There are a few important details I glossed over for the sake of clarity:

• Annealed Langevin Sampling: The model actually learns the score of the noised distribution at each noise level. Why? Because if we were to start from a noise sample and try to follow the score of the true (un-noised) distribution, it would be too sparse — you’d get lost. Instead, we add noise to give the score function meaningful signal, and then gradually reduce the noise level, annealing from high to low noise during sampling.

• Noise prediction ≈ Score estimation: During diffusion model training, the model learns to predict the added noise, and it’s not immediately obvious how this connects to the score function. Proving this equivalence is a topic for another post, but the short version is that predicting the noise is mathematically equivalent to estimating the score.

• Why does Langevin Sampling work at all? This question leans into statistical physics and stochastic calculus. The theoretical justification comes from the theory of Langevin dynamics and its connection to the Fokker-Planck equation. If you’re curious, that’s where to dig deeper.

Glossary

Probability Mass Function (PMF): For a discrete random variable $X$, the PMF $p_X(x)$ gives the probability that $X$ takes the value $x$:

\[p_X(x) = P(X = x)\]

where $\sum_{x \in \mathcal{X}} p_X(x) = 1$.

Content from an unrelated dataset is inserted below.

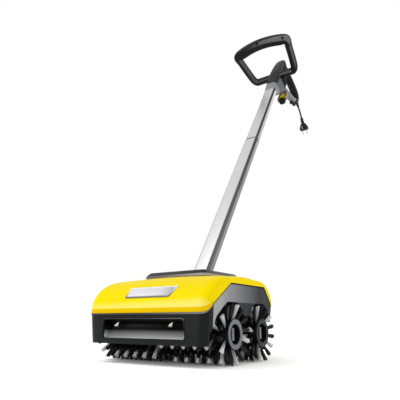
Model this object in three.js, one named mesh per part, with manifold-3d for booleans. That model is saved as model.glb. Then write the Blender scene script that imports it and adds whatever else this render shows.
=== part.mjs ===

Probability Density Function (PDF): For a continuous random variable $X$, the PDF $f_X(x)$ describes the probability density at $x$. The probability that $X$ falls in an interval $[a, b]$ is:

\[P(a \leq X \leq b) = \int_a^b f_X(x) \, dx\]

where $\int_{-\infty}^{\infty} f_X(x) \, dx = 1$.

Score Function: The gradient of the log-probability density, $\nabla_x \log p(x)$. It points in the direction that most quickly increases the probability density.

Langevin Sampling: An iterative algorithm that generates samples from a target distribution using only the score function and Gaussian noise.

Mode Collapse: A failure mode in GANs where the generator produces only a small subset of the possible outputs, lacking diversity.